The Co-Founder Chemistry Test
“In business, you’re often told to pick a co-founder like you’d pick a spouse,” said a venture capitalist based in Mumbai. “These duos already had that equation—and many didn’t need to test it in the market. They had tested it in life.”
Indeed, the question of co-founder compatibility is one that has vexed accelerators and angel networks for years. Startups often fail not because the idea is flawed, but because founders fall out.
What binds successful founding duos is not just skill symmetry—it’s the ability to argue without resentment, to delegate without insecurity, and to disagree without disconnecting.
Case in Point: Zomato and Beyond
Zomato’s origins lie in a consulting job. Deepinder Goyal and Pankaj Chaddah were colleagues at Bain & Company, frustrated by the lack of online restaurant menus. They began uploading menus to a site originally called Foodiebay. Within two years, the platform scaled nationally and rebranded as Zomato.
In 2018, Chaddah left the company, but the foundation he helped lay remains one of India’s strongest consumer internet stories. Zomato is now publicly listed, having survived fierce competition, an IPO rollercoaster, and global expansion attempts.

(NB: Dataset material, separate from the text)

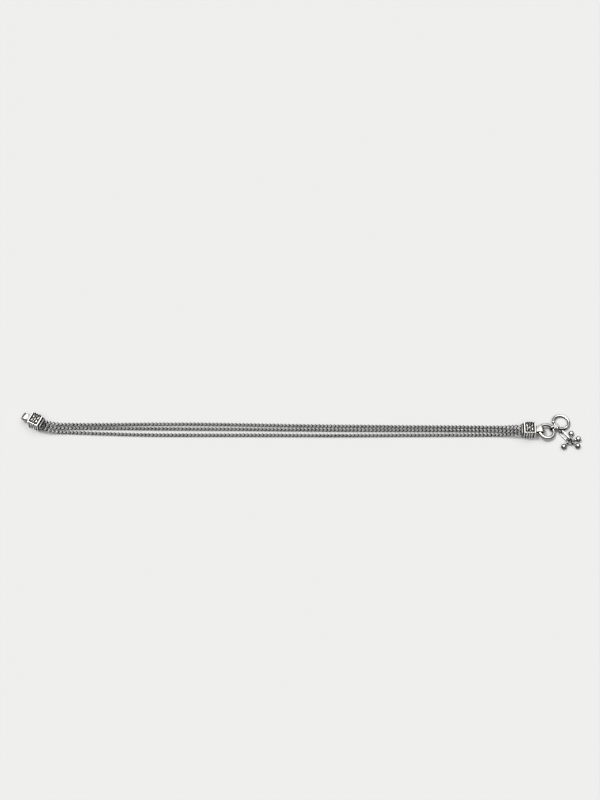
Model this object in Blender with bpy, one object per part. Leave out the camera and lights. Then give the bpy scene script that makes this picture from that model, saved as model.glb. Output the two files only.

What Startups—and Countries—Are Built On
The enduring friendships behind these startups tell us something essential: India’s digital economy was not built on code alone. It was built on faith, emotional resilience, and relational equity.
In a time when entrepreneurs face burnout, pivot pressures, and macroeconomic uncertainty, the strength of the co-founder bond may be as vital as the strength of the idea.
The next Flipkart or Zepto may not come from the next hackathon—it may come from two friends sketching ideas on a whiteboard after class, bound not just by ambition, but by history.